--- EXERCISE OBJECTIVE ---
Output, word for word, every line from the start of the listing down to and including the line that contains "plate_step = 0.8; // [0.3:0.1:1.4]"; include nothing else.

--- COLLECTED DATA ---

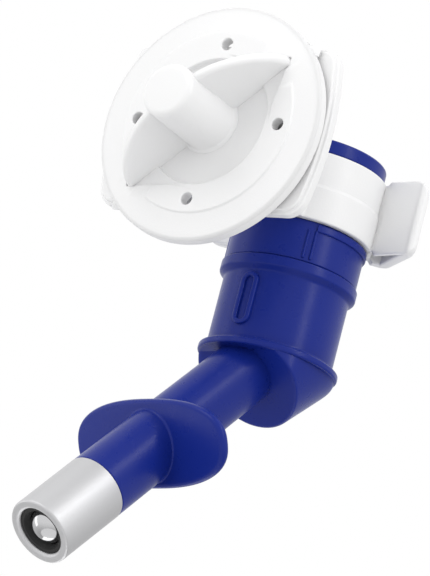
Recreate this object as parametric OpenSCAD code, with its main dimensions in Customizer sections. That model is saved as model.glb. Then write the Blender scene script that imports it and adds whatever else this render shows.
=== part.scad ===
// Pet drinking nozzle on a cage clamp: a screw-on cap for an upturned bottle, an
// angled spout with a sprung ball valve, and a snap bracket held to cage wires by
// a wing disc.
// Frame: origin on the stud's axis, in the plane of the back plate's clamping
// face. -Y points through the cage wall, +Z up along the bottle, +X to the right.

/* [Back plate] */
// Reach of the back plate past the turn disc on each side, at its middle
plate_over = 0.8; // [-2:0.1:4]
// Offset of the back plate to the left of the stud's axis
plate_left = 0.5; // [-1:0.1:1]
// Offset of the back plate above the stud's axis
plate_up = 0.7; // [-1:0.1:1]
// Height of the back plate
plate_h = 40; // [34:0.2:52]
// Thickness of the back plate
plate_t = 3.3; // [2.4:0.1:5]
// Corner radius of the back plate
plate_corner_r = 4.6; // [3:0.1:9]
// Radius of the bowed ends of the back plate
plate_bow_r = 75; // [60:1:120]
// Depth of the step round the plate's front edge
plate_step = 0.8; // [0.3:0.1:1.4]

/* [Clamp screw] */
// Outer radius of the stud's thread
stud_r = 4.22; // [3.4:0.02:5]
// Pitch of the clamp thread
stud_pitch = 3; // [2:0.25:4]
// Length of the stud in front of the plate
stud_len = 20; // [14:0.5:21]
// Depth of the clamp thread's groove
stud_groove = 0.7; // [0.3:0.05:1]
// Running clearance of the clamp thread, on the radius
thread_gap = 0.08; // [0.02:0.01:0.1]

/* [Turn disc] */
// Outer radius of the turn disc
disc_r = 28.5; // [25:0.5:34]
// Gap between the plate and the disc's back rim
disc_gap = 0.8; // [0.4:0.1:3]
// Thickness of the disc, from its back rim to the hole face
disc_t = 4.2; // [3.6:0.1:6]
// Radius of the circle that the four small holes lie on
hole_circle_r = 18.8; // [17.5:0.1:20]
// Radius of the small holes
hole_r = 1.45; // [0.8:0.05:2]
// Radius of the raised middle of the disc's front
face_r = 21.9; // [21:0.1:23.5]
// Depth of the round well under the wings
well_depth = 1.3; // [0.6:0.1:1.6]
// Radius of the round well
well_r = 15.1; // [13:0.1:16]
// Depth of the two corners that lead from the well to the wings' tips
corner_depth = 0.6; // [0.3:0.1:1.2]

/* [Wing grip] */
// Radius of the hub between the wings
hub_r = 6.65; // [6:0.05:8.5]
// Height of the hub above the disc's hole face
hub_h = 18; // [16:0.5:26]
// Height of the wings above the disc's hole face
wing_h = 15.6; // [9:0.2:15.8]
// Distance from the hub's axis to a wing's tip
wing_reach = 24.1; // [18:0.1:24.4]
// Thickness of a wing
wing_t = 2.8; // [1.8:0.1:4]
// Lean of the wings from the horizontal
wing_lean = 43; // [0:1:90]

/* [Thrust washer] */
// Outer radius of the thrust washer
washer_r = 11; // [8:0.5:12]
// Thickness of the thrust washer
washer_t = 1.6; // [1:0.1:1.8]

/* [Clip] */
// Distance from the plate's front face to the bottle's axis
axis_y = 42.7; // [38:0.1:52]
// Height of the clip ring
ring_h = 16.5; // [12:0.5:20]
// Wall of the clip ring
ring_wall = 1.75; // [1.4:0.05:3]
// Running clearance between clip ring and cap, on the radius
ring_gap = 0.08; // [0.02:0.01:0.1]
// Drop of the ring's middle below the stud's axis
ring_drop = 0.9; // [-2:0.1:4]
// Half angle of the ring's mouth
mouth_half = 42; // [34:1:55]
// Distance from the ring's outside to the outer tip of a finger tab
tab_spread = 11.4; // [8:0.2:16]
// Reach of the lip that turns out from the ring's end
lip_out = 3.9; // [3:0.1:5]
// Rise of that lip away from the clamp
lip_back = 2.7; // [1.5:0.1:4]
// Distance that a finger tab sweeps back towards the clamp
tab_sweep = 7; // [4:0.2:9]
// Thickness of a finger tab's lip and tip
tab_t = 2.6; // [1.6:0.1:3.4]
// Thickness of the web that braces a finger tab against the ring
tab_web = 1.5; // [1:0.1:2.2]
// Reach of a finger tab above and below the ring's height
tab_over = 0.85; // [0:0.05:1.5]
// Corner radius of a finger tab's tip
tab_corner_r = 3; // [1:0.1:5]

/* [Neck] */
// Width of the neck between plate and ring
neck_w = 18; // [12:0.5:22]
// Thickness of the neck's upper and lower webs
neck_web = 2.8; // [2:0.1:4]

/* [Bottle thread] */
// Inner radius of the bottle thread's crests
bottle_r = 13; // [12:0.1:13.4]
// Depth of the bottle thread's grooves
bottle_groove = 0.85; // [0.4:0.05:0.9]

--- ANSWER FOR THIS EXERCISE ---
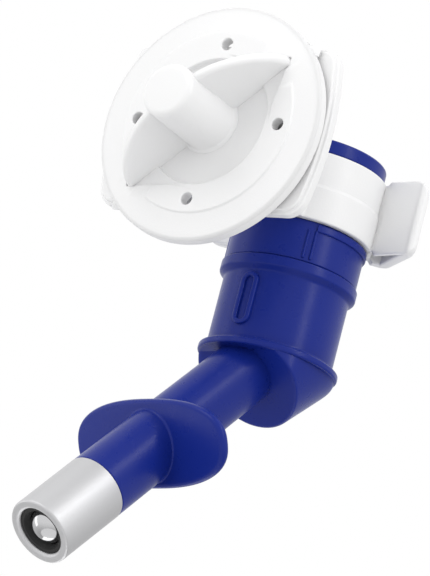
Recreate this object as parametric OpenSCAD code, with its main dimensions in Customizer sections. That model is saved as model.glb. Then write the Blender scene script that imports it and adds whatever else this render shows.
=== part.scad ===
// Pet drinking nozzle on a cage clamp: a screw-on cap for an upturned bottle, an
// angled spout with a sprung ball valve, and a snap bracket held to cage wires by
// a wing disc.
// Frame: origin on the stud's axis, in the plane of the back plate's clamping
// face. -Y points through the cage wall, +Z up along the bottle, +X to the right.

/* [Back plate] */
// Reach of the back plate past the turn disc on each side, at its middle
plate_over = 0.8; // [-2:0.1:4]
// Offset of the back plate to the left of the stud's axis
plate_left = 0.5; // [-1:0.1:1]
// Offset of the back plate above the stud's axis
plate_up = 0.7; // [-1:0.1:1]
// Height of the back plate
plate_h = 40; // [34:0.2:52]
// Thickness of the back plate
plate_t = 3.3; // [2.4:0.1:5]
// Corner radius of the back plate
plate_corner_r = 4.6; // [3:0.1:9]
// Radius of the bowed ends of the back plate
plate_bow_r = 75; // [60:1:120]
// Depth of the step round the plate's front edge
plate_step = 0.8; // [0.3:0.1:1.4]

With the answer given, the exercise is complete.